My wife raised our seven children in the Mormon religion and they attended church functions and services religious, like it or not, and I didn’t interfere. The two eldest became and are still practicing Mormons, the next two are either agnostic or atheist but aren’t interested enough to even decide. The fifth child joined the Catholic Church, left that church and is a devoted and non-denominational Christian. The next, and youngest is girl, and a Buddhist, and has been to India twice for audiences with the Dalia Lama and the youngest is a boy and a born-again Christian who had his epiphany in a Southern Baptist Church.

All of that got me thinking a long time ago: How and why have the world’s people come up with so many different religious belief systems, and many, including Christians, are willing to and have killed people who disagree with them, commandment number 6 notwithstanding.

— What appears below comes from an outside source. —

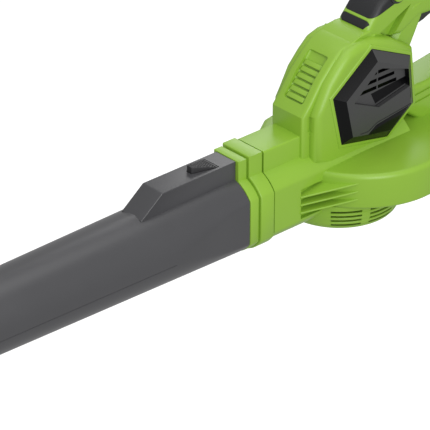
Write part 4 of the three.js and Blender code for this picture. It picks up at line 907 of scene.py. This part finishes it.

Just this past week there was a blurb in our local newspaper about a MD in Atlanta, Georgia who is certain the Bible is the authentic word of God and believes the world is only 6,000 years old. My question is how in the blue-eyed world can someone smart and educated enough to get through medical school accept all those biblical stories as true, when they are so obviously folklore? How can an intelligent person conclude the world is only 6,000 old when they see the geological column, or learn that it takes distant starlight thousands and millions of light years to reach us at 186,000 miles per second? It just defies my imagination. How can someone accept that at Joshua’s request God keep the sun from setting? The only way that could be done is to stop the earth from rotating and then start it back up again; not possible.